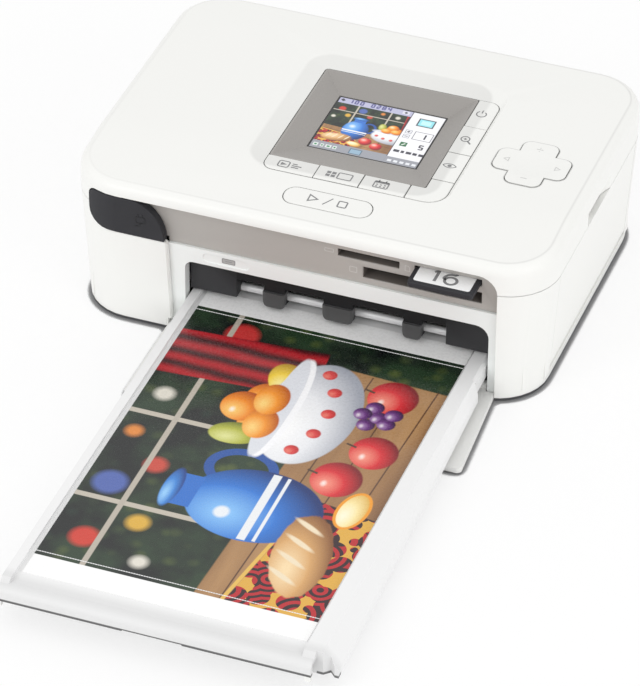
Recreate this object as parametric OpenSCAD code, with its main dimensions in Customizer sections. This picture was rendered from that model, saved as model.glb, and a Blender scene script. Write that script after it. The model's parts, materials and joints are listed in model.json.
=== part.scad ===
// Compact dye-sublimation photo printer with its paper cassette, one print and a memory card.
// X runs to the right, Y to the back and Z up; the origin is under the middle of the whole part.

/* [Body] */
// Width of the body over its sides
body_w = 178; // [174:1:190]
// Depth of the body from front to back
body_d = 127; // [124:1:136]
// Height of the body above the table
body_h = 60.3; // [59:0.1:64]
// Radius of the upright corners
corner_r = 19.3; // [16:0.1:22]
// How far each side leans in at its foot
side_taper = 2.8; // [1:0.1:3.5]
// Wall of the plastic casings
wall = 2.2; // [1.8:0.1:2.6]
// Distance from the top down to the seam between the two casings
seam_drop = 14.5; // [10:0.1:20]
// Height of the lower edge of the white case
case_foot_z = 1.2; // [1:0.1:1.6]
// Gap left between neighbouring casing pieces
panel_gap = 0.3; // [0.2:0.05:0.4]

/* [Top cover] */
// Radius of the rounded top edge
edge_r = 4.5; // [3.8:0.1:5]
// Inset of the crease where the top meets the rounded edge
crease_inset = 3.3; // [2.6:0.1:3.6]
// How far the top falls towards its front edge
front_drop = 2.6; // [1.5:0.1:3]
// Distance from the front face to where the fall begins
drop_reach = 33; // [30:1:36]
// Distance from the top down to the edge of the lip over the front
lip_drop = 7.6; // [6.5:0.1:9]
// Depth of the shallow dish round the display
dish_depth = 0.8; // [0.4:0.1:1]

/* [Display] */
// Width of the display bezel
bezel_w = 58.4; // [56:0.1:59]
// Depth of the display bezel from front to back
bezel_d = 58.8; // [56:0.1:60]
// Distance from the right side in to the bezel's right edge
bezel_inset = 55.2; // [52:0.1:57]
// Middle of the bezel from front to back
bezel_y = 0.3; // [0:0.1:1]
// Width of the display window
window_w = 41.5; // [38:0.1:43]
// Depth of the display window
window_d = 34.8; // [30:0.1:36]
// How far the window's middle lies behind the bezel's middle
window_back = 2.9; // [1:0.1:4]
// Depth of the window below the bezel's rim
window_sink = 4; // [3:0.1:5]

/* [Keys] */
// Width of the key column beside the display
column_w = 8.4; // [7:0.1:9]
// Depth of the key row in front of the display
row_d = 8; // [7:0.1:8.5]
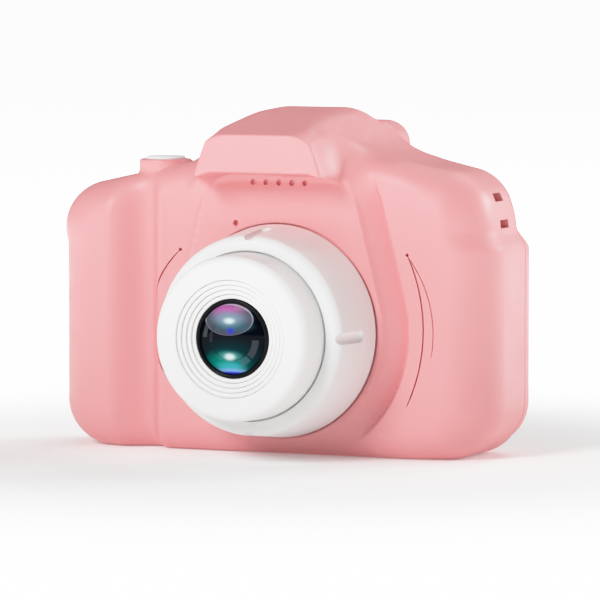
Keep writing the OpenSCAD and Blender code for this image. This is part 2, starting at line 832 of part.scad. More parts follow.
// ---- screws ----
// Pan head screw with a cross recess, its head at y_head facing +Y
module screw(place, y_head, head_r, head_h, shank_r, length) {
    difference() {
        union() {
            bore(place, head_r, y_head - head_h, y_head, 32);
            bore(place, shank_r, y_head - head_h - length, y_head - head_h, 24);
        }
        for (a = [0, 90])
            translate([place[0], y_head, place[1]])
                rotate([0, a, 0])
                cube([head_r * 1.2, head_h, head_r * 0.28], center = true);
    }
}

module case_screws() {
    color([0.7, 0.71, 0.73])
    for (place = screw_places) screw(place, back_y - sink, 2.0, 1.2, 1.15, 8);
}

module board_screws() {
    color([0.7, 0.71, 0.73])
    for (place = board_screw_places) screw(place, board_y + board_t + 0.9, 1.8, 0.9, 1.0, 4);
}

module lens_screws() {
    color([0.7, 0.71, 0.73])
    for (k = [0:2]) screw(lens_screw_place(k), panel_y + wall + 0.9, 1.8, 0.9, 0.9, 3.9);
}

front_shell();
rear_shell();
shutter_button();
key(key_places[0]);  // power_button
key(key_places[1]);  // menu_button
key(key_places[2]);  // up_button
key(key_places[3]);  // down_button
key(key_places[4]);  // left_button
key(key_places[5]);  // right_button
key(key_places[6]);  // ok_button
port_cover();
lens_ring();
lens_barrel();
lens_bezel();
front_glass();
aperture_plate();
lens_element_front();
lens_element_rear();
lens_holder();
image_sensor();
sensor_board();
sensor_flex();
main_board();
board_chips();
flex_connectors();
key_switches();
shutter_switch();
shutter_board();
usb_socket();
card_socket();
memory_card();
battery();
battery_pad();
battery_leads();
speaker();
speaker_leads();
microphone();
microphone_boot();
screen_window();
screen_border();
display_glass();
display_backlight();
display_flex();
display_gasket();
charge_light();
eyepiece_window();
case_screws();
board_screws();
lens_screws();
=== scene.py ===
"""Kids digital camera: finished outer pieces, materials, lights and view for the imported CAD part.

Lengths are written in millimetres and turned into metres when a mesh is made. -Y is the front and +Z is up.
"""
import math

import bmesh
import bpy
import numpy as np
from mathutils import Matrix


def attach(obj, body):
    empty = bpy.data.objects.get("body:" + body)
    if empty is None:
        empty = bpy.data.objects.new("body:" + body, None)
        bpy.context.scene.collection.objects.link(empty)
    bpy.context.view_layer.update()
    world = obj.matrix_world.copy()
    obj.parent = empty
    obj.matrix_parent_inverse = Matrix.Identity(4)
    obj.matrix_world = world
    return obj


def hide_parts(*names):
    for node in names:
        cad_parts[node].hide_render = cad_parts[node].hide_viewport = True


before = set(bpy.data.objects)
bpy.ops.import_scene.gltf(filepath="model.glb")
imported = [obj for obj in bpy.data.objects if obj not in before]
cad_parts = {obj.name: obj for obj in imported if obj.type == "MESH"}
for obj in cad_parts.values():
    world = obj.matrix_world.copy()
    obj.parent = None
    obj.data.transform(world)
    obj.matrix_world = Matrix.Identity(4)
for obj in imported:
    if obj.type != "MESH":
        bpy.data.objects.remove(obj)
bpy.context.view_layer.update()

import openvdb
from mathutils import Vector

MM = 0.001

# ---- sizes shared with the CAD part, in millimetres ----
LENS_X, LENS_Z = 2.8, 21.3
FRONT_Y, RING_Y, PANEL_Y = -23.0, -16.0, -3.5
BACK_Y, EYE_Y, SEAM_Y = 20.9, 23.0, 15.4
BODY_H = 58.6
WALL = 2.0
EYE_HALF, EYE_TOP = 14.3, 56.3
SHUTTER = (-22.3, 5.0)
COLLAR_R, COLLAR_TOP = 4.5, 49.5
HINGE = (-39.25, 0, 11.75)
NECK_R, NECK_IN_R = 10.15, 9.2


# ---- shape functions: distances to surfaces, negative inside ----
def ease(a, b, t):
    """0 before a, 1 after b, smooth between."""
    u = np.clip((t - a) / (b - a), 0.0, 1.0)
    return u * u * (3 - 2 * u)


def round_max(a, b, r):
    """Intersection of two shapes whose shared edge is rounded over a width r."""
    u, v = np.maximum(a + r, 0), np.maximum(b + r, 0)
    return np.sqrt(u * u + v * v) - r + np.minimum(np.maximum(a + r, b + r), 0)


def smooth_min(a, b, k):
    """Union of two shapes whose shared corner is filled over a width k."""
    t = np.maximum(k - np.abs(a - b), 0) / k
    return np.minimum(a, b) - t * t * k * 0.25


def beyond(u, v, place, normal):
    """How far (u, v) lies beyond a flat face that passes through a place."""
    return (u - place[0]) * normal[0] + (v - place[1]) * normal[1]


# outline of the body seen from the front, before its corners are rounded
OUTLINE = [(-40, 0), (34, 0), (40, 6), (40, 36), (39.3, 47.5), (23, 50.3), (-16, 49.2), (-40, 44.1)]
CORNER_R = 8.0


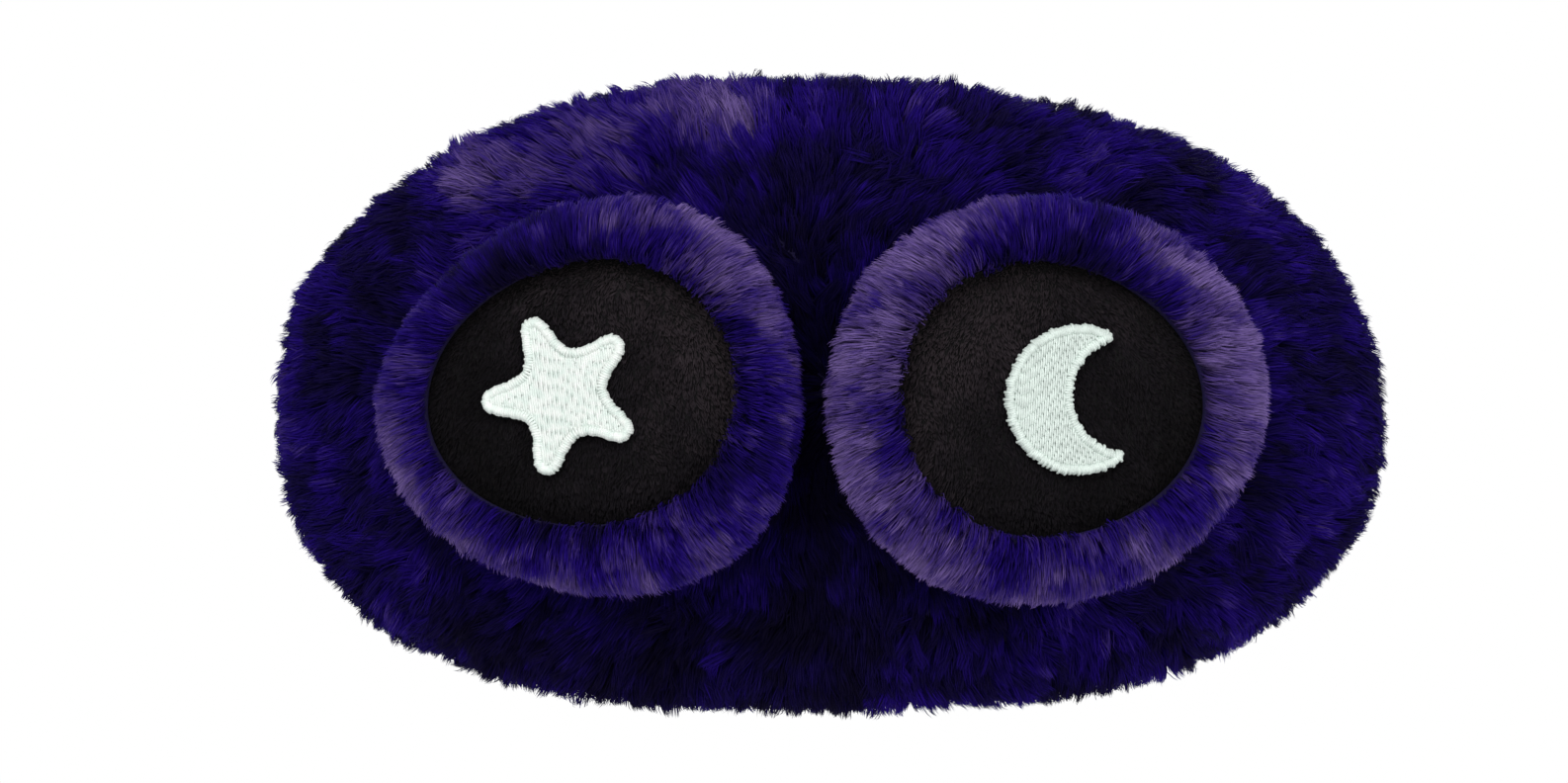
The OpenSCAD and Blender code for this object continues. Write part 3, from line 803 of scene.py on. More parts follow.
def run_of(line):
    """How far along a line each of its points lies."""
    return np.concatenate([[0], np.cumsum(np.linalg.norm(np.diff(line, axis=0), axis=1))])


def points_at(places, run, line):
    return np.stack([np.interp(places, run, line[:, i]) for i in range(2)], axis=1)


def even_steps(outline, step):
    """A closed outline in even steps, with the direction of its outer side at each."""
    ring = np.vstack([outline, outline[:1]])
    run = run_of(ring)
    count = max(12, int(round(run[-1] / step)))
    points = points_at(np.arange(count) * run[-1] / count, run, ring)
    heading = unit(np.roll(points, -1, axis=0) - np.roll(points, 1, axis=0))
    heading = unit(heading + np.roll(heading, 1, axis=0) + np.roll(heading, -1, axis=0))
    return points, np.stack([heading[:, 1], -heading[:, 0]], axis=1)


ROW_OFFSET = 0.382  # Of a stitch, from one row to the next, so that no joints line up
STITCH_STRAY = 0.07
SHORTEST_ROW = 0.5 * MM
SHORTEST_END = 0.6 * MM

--

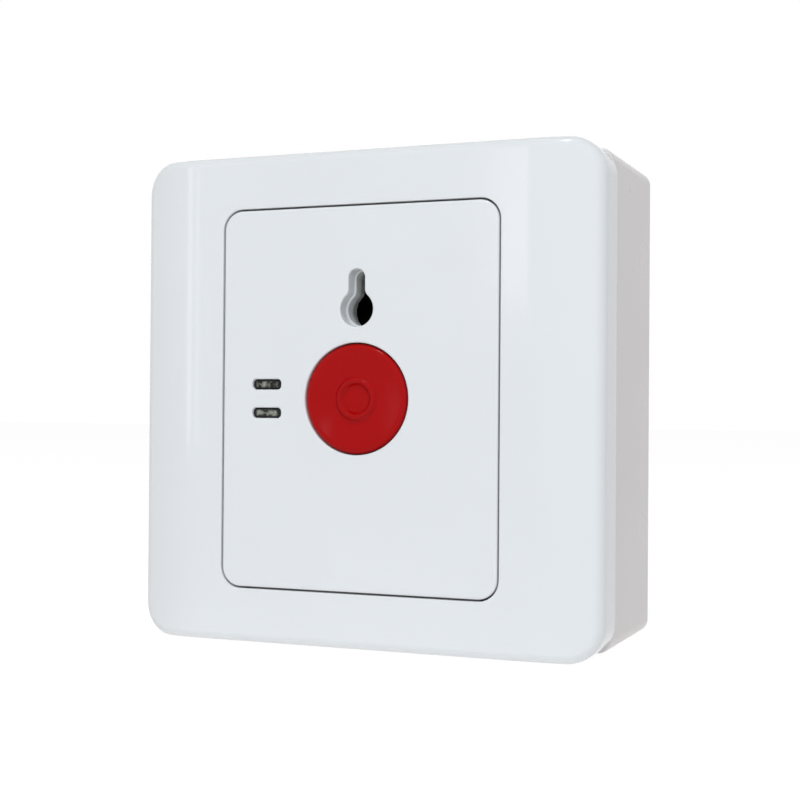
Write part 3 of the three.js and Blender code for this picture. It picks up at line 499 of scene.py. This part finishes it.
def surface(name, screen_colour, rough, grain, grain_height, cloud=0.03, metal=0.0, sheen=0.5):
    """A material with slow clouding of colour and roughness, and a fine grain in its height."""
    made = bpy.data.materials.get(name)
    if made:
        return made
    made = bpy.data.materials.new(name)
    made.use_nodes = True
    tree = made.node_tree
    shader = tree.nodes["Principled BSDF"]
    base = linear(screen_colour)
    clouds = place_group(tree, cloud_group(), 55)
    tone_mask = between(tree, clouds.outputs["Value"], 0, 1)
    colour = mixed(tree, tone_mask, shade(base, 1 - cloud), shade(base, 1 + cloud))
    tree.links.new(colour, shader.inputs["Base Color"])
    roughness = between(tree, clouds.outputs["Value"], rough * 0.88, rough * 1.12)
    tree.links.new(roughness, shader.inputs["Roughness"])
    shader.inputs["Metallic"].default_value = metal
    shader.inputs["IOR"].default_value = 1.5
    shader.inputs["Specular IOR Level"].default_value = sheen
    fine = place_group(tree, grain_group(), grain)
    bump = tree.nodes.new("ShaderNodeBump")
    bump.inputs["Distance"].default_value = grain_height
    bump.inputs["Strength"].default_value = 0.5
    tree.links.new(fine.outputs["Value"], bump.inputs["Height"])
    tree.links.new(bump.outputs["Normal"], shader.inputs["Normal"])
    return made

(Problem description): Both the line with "front_shell();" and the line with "obj.parent = empty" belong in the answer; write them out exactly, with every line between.

(Task output):
front_shell();
rear_shell();
shutter_button();
key(key_places[0]);  // power_button
key(key_places[1]);  // menu_button
key(key_places[2]);  // up_button
key(key_places[3]);  // down_button
key(key_places[4]);  // left_button
key(key_places[5]);  // right_button
key(key_places[6]);  // ok_button
port_cover();
lens_ring();
lens_barrel();
lens_bezel();
front_glass();
aperture_plate();
lens_element_front();
lens_element_rear();
lens_holder();
image_sensor();
sensor_board();
sensor_flex();
main_board();
board_chips();
flex_connectors();
key_switches();
shutter_switch();
shutter_board();
usb_socket();
card_socket();
memory_card();
battery();
battery_pad();
battery_leads();
speaker();
speaker_leads();
microphone();
microphone_boot();
screen_window();
screen_border();
display_glass();
display_backlight();
display_flex();
display_gasket();
charge_light();
eyepiece_window();
case_screws();
board_screws();
lens_screws();
=== scene.py ===
"""Kids digital camera: finished outer pieces, materials, lights and view for the imported CAD part.

Lengths are written in millimetres and turned into metres when a mesh is made. -Y is the front and +Z is up.
"""
import math

import bmesh
import bpy
import numpy as np
from mathutils import Matrix


def attach(obj, body):
    empty = bpy.data.objects.get("body:" + body)
    if empty is None:
        empty = bpy.data.objects.new("body:" + body, None)
        bpy.context.scene.collection.objects.link(empty)
    bpy.context.view_layer.update()
    world = obj.matrix_world.copy()
    obj.parent = empty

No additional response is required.